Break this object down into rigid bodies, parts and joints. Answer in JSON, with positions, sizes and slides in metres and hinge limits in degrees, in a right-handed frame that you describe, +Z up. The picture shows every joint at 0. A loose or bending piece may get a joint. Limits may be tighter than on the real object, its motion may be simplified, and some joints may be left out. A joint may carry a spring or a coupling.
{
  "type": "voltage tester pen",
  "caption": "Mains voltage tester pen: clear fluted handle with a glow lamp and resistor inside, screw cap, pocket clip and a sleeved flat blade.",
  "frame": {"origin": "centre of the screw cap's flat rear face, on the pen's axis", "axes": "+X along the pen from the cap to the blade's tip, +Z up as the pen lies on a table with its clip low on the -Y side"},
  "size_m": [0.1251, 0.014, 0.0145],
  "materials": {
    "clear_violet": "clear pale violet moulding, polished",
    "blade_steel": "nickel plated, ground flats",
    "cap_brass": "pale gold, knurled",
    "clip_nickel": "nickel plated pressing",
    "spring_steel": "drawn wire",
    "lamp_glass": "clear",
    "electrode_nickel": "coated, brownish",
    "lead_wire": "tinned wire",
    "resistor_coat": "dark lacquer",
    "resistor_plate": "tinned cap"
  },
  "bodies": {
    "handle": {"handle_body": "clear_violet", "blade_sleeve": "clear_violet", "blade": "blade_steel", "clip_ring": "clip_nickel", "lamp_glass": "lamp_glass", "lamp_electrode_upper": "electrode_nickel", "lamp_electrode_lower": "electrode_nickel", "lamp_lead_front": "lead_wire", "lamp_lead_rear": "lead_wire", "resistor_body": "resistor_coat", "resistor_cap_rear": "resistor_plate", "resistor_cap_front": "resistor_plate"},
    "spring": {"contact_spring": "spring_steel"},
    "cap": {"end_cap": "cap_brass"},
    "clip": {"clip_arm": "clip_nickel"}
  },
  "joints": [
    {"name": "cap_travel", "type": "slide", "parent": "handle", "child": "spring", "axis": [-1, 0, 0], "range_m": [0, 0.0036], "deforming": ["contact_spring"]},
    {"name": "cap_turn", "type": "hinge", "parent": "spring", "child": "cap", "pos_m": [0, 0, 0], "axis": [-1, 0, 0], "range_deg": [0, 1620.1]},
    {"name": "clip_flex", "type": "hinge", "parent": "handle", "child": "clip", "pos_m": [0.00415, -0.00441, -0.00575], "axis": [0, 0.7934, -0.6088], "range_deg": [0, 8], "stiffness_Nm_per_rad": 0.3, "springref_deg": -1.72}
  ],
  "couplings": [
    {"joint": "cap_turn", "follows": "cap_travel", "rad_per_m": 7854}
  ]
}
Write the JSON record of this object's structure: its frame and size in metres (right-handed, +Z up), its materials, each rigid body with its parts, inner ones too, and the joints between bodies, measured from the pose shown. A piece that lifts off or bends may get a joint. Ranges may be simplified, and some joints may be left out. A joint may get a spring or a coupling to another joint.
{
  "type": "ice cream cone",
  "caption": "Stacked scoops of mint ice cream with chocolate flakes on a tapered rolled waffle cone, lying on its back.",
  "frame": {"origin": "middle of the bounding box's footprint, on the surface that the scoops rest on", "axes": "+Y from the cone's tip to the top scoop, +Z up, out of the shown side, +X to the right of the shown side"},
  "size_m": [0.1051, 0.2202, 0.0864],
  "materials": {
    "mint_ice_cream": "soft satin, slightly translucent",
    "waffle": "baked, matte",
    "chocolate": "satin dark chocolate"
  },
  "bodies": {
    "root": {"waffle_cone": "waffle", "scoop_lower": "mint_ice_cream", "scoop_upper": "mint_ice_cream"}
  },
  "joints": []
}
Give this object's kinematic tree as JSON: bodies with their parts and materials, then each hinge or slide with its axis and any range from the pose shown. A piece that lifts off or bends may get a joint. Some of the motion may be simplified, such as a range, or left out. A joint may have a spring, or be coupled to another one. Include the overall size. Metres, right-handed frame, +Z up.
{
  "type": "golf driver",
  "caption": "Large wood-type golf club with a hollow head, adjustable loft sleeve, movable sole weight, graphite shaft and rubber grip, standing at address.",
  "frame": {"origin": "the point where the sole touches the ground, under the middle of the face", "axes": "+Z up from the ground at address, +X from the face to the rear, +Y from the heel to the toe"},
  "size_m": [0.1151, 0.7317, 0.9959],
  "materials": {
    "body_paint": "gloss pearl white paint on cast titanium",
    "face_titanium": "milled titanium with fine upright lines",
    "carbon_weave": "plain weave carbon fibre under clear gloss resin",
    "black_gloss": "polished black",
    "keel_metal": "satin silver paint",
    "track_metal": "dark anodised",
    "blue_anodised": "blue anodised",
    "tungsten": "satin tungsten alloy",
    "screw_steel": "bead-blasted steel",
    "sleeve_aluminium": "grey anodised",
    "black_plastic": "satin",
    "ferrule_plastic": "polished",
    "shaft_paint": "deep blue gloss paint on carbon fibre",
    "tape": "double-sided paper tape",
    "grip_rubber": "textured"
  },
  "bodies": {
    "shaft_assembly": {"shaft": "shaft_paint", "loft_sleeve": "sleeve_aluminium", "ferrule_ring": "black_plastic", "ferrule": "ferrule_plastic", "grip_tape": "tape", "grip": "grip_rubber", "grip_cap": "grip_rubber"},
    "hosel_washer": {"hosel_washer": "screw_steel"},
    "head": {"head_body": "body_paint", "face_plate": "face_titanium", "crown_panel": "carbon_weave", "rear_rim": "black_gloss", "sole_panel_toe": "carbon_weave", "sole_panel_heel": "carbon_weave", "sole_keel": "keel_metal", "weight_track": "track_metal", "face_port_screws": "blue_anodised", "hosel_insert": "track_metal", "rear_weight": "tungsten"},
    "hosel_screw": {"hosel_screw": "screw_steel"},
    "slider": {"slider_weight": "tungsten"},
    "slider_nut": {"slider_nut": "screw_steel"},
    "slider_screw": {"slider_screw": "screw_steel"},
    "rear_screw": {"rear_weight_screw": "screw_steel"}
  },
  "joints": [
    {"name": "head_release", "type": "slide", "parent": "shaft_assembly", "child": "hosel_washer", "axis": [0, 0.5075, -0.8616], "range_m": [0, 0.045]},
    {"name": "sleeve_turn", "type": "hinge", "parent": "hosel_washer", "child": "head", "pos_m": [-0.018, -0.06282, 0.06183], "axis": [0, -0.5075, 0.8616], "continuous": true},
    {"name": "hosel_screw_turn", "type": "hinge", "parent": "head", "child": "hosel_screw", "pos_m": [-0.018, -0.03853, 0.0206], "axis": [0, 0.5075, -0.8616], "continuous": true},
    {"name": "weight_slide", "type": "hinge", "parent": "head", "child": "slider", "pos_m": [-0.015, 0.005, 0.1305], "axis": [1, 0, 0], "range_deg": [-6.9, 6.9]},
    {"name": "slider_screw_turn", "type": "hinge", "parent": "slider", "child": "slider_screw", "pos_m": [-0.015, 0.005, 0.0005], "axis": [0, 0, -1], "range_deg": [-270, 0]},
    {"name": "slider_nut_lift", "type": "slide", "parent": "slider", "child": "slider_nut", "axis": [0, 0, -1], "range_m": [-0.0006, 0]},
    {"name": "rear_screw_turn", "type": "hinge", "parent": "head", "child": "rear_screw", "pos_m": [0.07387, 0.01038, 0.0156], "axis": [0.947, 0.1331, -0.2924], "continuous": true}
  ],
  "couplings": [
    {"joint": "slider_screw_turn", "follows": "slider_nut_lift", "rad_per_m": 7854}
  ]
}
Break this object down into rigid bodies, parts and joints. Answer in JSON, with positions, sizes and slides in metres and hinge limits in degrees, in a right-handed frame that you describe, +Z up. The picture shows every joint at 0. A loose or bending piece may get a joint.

→ **OBJECTIVE**: Filter the entries above down to the lines containing the word "pose".

→ **SOLUTION TO THE PROBLEM**:
Write the JSON record of this object's structure: its frame and size in metres (right-handed, +Z up), its materials, each rigid body with its parts, inner ones too, and the joints between bodies, measured from the pose shown. A piece that lifts off or bends may get a joint. Ranges may be simplified, and some joints may be left out. A joint may get a spring or a coupling to another joint.
Give this object's kinematic tree as JSON: bodies with their parts and materials, then each hinge or slide with its axis and any range from the pose shown. A piece that lifts off or bends may get a joint. Some of the motion may be simplified, such as a range, or left out. A joint may have a spring, or be coupled to another one. Include the overall size. Metres, right-handed frame, +Z up.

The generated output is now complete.